*TASK TO COMPLETE*
Copy out the final stretch of the listing: the line that contains "hide_parts(self.node)" and all lines after it, exactly as they appear.

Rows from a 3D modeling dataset
## START

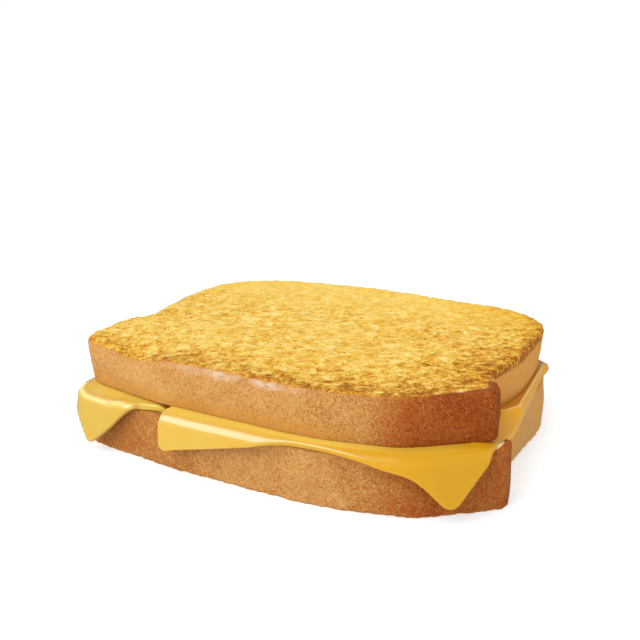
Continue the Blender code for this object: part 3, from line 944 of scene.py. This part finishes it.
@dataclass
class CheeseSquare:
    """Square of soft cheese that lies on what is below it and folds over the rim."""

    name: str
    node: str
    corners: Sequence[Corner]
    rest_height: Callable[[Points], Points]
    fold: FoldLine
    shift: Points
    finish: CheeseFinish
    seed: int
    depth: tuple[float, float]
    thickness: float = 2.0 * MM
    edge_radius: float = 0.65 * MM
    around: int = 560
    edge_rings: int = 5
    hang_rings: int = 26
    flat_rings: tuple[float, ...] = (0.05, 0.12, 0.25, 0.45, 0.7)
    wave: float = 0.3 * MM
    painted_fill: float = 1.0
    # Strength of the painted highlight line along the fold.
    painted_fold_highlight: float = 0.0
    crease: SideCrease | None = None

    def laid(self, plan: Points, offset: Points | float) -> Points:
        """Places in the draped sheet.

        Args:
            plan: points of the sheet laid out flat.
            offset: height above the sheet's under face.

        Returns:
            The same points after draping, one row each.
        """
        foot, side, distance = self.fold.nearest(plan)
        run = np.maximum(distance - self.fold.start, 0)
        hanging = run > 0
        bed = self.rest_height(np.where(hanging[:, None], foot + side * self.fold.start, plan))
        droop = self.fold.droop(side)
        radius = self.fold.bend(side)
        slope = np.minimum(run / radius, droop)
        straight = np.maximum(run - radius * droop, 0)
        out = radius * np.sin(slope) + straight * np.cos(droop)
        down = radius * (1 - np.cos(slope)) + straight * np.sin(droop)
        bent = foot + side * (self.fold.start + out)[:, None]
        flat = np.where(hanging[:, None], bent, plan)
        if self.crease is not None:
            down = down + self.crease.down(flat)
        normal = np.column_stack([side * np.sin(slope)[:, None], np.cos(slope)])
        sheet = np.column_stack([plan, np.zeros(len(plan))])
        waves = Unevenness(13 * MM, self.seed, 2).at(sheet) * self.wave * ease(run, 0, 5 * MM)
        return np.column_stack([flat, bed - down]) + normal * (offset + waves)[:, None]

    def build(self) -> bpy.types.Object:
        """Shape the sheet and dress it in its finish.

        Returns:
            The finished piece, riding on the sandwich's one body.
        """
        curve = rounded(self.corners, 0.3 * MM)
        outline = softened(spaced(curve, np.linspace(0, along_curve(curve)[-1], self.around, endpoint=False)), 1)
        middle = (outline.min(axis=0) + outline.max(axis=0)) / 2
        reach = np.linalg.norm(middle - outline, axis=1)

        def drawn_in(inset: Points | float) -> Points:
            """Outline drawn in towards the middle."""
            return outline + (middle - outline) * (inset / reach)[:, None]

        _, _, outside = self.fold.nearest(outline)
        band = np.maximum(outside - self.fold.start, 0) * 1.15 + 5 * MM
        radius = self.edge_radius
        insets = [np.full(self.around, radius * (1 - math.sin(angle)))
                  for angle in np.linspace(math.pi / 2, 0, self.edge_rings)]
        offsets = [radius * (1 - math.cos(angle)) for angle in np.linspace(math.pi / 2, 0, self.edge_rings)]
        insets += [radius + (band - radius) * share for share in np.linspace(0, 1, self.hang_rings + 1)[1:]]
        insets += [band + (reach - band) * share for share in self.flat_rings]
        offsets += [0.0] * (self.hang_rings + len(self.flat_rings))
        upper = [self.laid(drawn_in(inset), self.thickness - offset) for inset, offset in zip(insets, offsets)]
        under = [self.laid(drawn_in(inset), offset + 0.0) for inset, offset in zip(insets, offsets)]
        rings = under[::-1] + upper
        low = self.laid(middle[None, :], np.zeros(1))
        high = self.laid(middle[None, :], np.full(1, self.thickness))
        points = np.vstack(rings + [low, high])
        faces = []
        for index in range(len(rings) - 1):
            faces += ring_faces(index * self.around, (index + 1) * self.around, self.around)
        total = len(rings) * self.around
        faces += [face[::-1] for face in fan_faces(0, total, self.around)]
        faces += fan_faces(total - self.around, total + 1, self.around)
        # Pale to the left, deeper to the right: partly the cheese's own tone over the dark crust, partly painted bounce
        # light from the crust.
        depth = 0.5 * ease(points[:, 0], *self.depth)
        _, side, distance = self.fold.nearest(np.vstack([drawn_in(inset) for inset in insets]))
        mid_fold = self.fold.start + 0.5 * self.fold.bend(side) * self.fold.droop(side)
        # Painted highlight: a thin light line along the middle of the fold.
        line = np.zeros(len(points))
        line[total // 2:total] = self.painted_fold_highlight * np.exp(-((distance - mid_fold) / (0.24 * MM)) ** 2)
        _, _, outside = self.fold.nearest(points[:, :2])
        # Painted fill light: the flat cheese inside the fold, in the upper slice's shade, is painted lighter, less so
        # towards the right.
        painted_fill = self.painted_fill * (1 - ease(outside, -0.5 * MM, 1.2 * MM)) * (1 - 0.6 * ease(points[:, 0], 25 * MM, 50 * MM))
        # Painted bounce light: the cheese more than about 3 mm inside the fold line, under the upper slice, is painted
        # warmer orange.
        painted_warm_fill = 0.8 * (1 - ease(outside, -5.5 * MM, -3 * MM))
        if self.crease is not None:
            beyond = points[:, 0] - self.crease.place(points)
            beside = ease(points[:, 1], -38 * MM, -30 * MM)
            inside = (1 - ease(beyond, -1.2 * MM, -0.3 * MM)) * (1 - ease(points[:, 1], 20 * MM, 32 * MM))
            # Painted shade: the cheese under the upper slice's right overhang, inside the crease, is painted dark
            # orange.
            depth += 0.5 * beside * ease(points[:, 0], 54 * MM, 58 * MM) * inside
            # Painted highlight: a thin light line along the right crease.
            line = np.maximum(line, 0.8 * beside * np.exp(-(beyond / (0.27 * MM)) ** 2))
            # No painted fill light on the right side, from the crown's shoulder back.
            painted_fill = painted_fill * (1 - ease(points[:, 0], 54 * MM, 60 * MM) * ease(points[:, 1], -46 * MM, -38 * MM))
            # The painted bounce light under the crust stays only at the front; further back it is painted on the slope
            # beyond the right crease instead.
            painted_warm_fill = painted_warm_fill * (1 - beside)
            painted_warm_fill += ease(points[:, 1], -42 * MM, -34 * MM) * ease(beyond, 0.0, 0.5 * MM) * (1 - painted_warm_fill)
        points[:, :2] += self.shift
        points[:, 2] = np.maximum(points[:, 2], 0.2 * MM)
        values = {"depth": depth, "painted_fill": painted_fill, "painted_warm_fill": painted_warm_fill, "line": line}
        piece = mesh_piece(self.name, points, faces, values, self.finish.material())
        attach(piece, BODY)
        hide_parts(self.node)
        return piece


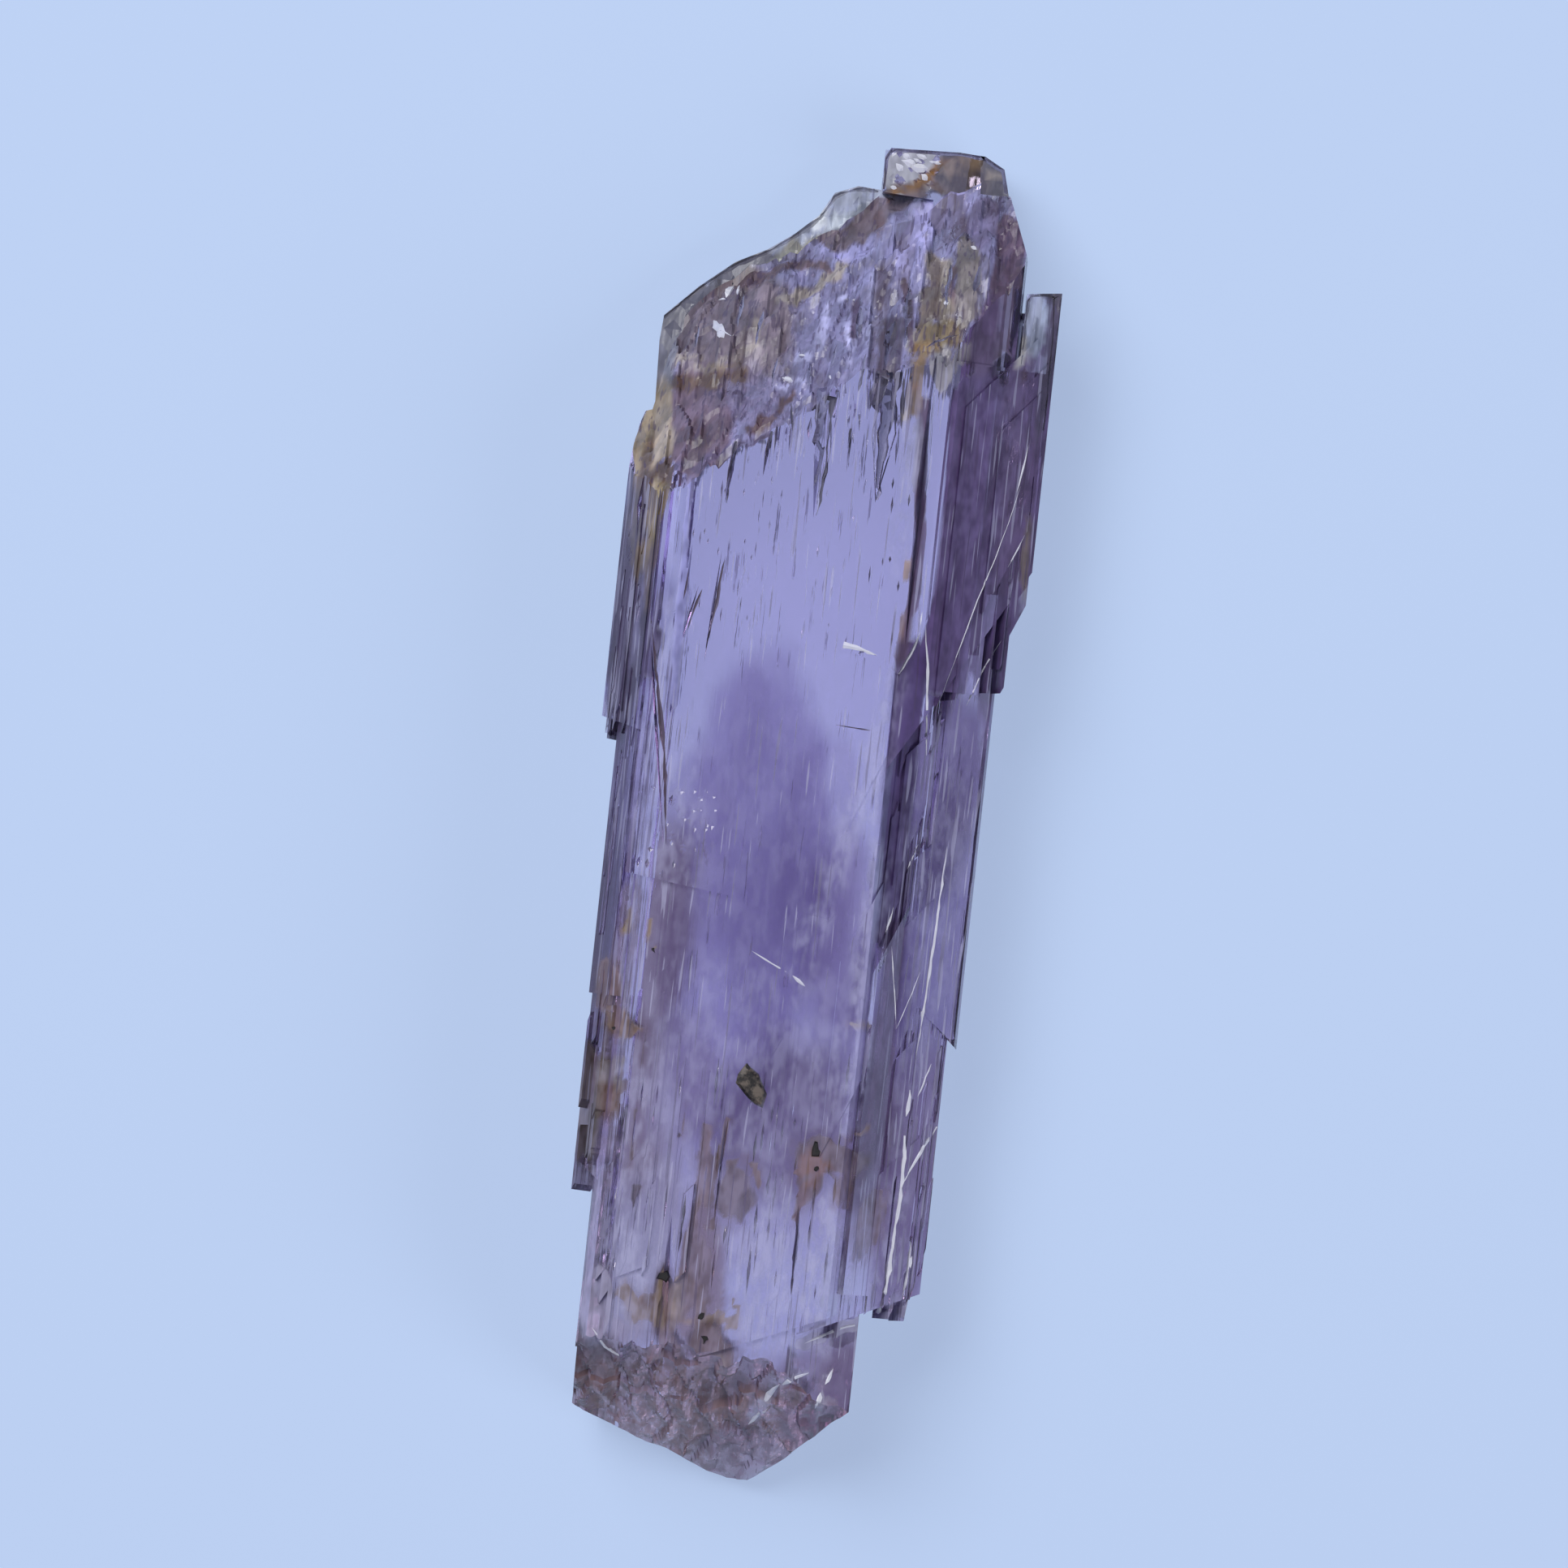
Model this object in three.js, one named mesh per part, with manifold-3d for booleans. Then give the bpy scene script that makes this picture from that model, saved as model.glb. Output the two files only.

## END

*ANSWER FOR THE TASK*
        hide_parts(self.node)
        return piece


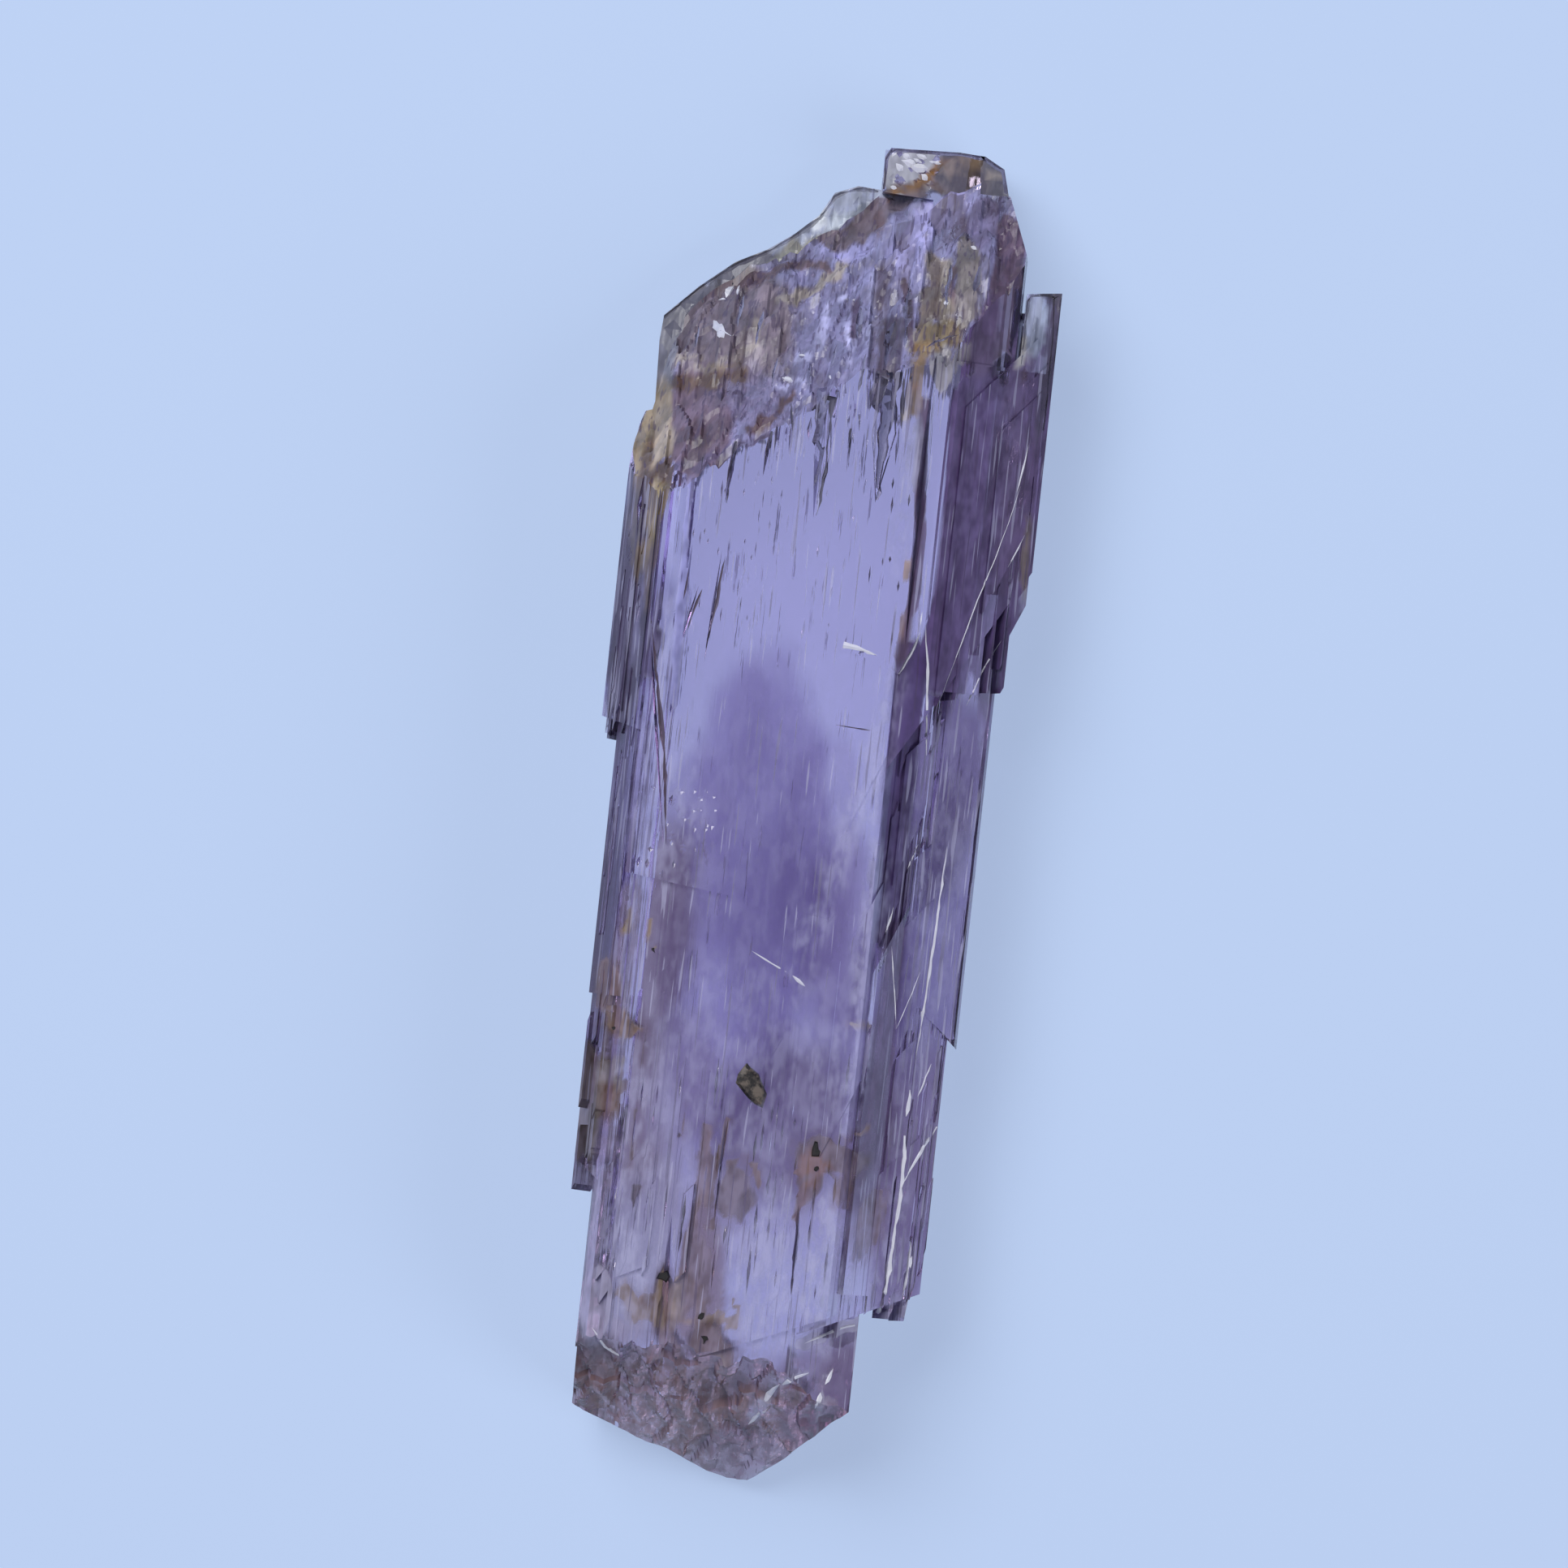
Model this object in three.js, one named mesh per part, with manifold-3d for booleans. Then give the bpy scene script that makes this picture from that model, saved as model.glb. Output the two files only.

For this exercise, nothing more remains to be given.